Les nouvelles technologies permettront aux personnes âgées de rester plus longtemps au domicile. Même si beaucoup de personnes travaillent sur les détecteurs de chutes, avec peu de succès pour l’instant, on peut quand même aller plus loin et prédire les chutes avant même qu’elles ne surviennent. 
On a souvent l’impression que la médecine n’a pas grand-chose à proposer aux personnes qui chutent régulièrement mais la réalité est plus complexe. 

Premièrement, de nombreuses interventions ont clairement démontré une efficacité pour casser le cercle infernal chutes/perte d’autonomie :   

Malheureusement, la prévention est mal prise en charge, on préfère attendre, "que ça aille mal" et que ça coûte cher.  

Deuxièmement, les personnes à risque de chutes sont trop nombreuses, on parle en millions. Comme on ne peut pas proposer une prise en charge intensive à vie à des millions de personnes, on fait du saupoudrage inefficace. C’est là que la technologie peut aider, en ciblant les bonnes personnes au bon moment.  

Signes annonciateurs de chutes

On dit classiquement qu’une chute est un événement en apparence brutal mais qu’en réalité il existe des signes. Qu’on soit jeune ou vieux, il n’est pas normal de tomber. Nous avons tous de multiples occasions de tomber dans la journée : trottoir, chien, … mais nous avons des capacités de réactions qui nous permettent d'éviter ces chutes. Quand on tombe dans des circonstances anodines, c’est peut-être qu’il y a un processus sous-jacent qui nous fragilise depuis des semaines et c’est quelque chose qu'on pressent sans arriver à réellement le démontrer.  

Ce processus imperceptible au médecin est mesurable avec des technologies plus sensibles aux signaux faibles.   

Des capteurs de mouvement pour prévenir les chutes

À Portland, dans le plus grand centre de recherche sur la e-santé dans le monde, une étude a permis de mettre des capteurs de mouvement infrarouge (qu'on trouve dans les magasins de bricolage pas cher) au plafond de 200 personnes en bonne santé pendant près de 10 ans, afin de voir si en analysant la manière dont les gens se déplacent chez eux, ont pouvait prédire une chute avant qu’elle ne survienne.  

Il a pu être analysé des choses insensibles à l’œil du médecin comme la vitesse de marche avec une précision 100 fois supérieure à ce que peut évaluer un médecin. Une hypothèse s’est alors confirmée qu'il était possible de repérer les personnes qui allaient chuter plusieurs semaines avant la chute. 
La vitesse de marche diminuait imperceptiblement.  

Impacter le quotidien des médecins et des patients  

Dans notre système de santé très réactif et curatif "on attend le client". Plutôt que de prévenir les chutes, on se contente de prendre en charge ceux qui sont tombés ou on dilue les interventions.

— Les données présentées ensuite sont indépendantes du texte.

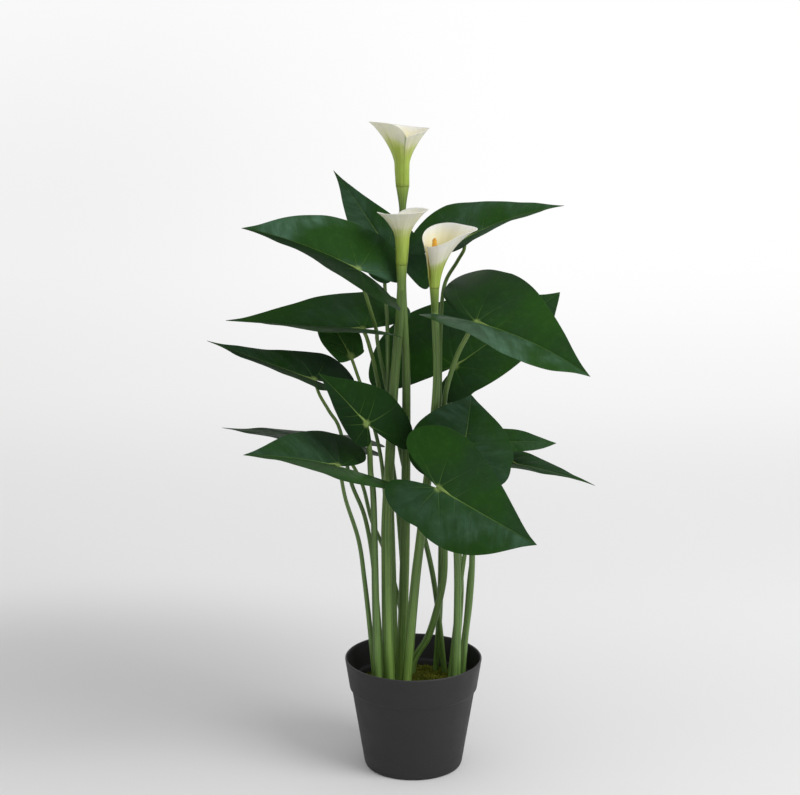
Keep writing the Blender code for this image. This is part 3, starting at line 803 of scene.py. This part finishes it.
def bladeMaterial():
    # lateral, gap: the field of side veins and their spacing; rib, reach: millimetres to midrib and joint
    material, shader = newMaterial("leafGreen", 0.45, 0.05)
    shader.inputs["Specular Tint"].default_value = (*green["gloss"], 1)
    place = objectPlace()
    lateral, gap, rib, along, rim, upper, tone, paintedSheen, reach = (attribute(key) for key in (
        "lateral", "gap", "rib", "along", "rim", "upper", "tone", "paintedSheen", "reach"))

    def veinLine(count, width, soft):
        phase = times(lateral, count)
        off = calc("ABSOLUTE", minus(phase, calc("ROUND", phase)))
        return remap(times(off, calc("DIVIDE", gap, count)), soft, width)

    side = veinLine(1.0, 0.10, 0.60)
    thin = veinLine(6.0, 0.05, 0.5)
    ribWidth = remap(along, 1.0, 0.0, 0.15, 0.62)
    midrib = remap(rib, times(ribWidth, 1.7), times(ribWidth, 0.5))
    near = remap(reach, 36.0, 3.0)
    middle = remap(reach, 95.0, 10.0)
    cloud = noiseOf(place, 13, 3)
    mottle = noiseOf(place, 160, 4)
    speck = noiseOf(place, 900, 3)
    bands = noiseOf(vectorOf(times(lateral, 1.7), times(rib, 0.035), times(tone, 31.0)), 1.0, 3)

    colour = blend(remap(cloud, 0.36, 0.64), green["dark"], green["light"])
    # tone darkens or brightens each half: mostly painted shade on halves that lie in shade and painted light
    # on lit ones, partly the leaf's own green
    colour = blend(tone, tinted(colour, green["deep"]), tinted(colour, green["bright"]))
    # a pale painted sheen in patches along the veins, stronger towards the tip, as strong as paintedSheen
    # allows
    patch = plus(0.45, remap(bands, 0.36, 0.66, 0.0, 0.55))
    sheen = times(patch, remap(cloud, 0.62, 0.40))
    sheen = times(sheen, remap(along, -0.4, 0.45, 0.45, 1.0))
    colour = blend(times(sheen, paintedSheen), colour, green["paintedSheen"])
    colour = blend(remap(mottle, 0.45, 0.8), colour, tinted(colour, green["paler"]))
    veins = times(side, plus(times(near, 0.34), times(middle, 0.05)))
    ribShare = times(midrib, plus(0.32, times(near, 0.55)), clamp=True)
    colour = layered(
        colour, (times(thin, 0.05), green["thinVein"]), (veins, green["sideVein"]),
        (ribShare, green["midrib"]), (remap(reach, 6.0, 0.5, 0.0, 0.7), green["joint"]),
        (remap(rim, 0.988, 1.0, 0.0, 0.3), green["edge"]))
    under = layered(
        green["underDark"], (mottle, green["underLight"]), (times(side, 0.25), green["underVein"]),
        (times(midrib, 0.7), green["underRib"]))
    rough = plus(remap(mottle, 0.3, 0.75, 0.40, 0.52), remap(upper, 1.0, 0.0, 0.0, 0.16))
    setColour(shader, blend(upper, under, colour), rough)

    # veins sink into the upper side and stand out below
    sink = minus(minus(times(side, -0.22), times(thin, 0.05)), times(midrib, 0.30))
    turned = remap(upper, 0.0, 1.0, -1.0, 1.0, "LINEAR")
    height = plus(times(sink, turned), times(speck, 0.10))
    bumpInto(shader, height, 0.001, 0.8)
    return material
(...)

Aujourd’hui on vous dit  "Vous êtes à risque de chute", on prescrit un peu de kiné, puis au revoir et revenez quand vous vous serez cassé le col du fémur !  

Si on veut réellement une médecine préventive, on devrait pouvoir cibler non pas les millions de personnes à risque mais les quelques milliers qui vont tomber et leur proposer des interventions très intensives et précoces. Cela permettrait de bien utiliser le peu de ressources dont nous disposons. 

On peut diagnostiquer de façon précoce des chutes

Ce travail ouvre des perspectives pour les mesures en temps réel. Il pourrait être essentiel de déterminer qui, au sein de la population à risque, pourrait subir une modification de son risque de base pour que l'intervention soit plus efficace et plus opportune.

Les algorithmes utilisés et la précision de la mesure ont été rendues publiques et donc accessibles à toutes les entreprises qui veulent s’y intéresser (solutions de suivi d’activités à domicile par des capteurs, patchs, etc.). Les capteurs utilisés sont bon marché et disponibles et des sociétés proposent déjà des solutions qui y ressemblent.  

Conseils de prévention  

  • Si on attend trop longtemps, il peut être trop tard.
  • Il faut intervenir quand les premières chutes "silencieuses" arrivent parce qu’elles altèrent insidieusement l’état de santé de la personne. Elles sont le signe d’une fragilité.
  • Dire aux personnes âgées et à leur entourage : "Si vous tombez dans la vie de tous les jours, même si vous vous relevez seul, même si vous n’avez pas de douleur, ce n’est pas anodin : c’est un signe d’alerte qu’ils ne faut pas négliger. Toute chute est importante".